Tuesday, February 17, 2015

Being caught in a Ponzi scheme gave Cam McCormick, a sessional instructor at the University of Lethbridge’s Edmonton campus, a subject for his master’s thesis. The end result of his research points to the need to strengthen Canada’s regulatory environment to make it less appealing to those who intend to deceive.

“Canada is the only G20 nation without a centralized securities agency,” he says. “We are actually a net importer of white collar crime.”

With no centralized agency, interprovincial securities investigations become the purview of the RCMP. Under a climate of austerity budgets, McCormick says that means only white-collar criminals tied to organized crime will be investigated, further opening the door to unscrupulous operators.
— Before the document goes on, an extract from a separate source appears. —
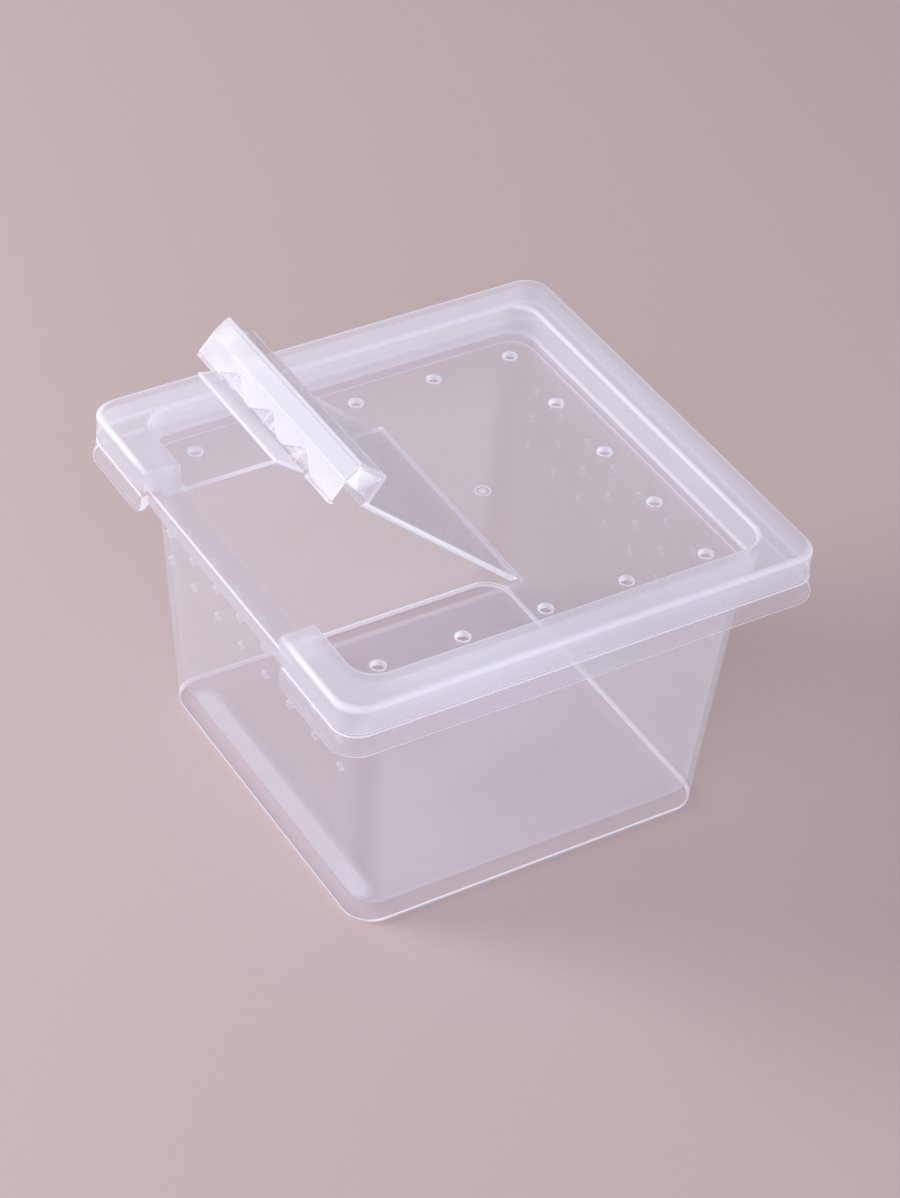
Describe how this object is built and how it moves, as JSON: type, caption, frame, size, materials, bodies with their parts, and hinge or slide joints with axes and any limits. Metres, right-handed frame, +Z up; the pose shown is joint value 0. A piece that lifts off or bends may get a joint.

“Why would anybody in the investor class spend a dime in Canada?” he says. “In a recessed economy you start to see what are called vulture capitalists. More and more people will be riding that grey, ragged edge between legal and illegal. As people become more desperate they can become more vulnerable to financial predators.”

McCormick says current securities laws are such that it’s legal, as long as it’s disclosed in a company’s prospectus, to say that current investors will be paid out by future investors, the very definition of a Ponzi scheme. Ponzi schemes promise high returns with little risk. Acquiring new investors generates returns for older investors but they typically collapse when new investments stop.

“As investors in Canada, we deserve better. We deserve to have central regulators and a regulator with teeth that can actually dish out serious punishment and compel witnesses to appear. Right now there’s no real bite,” says McCormick.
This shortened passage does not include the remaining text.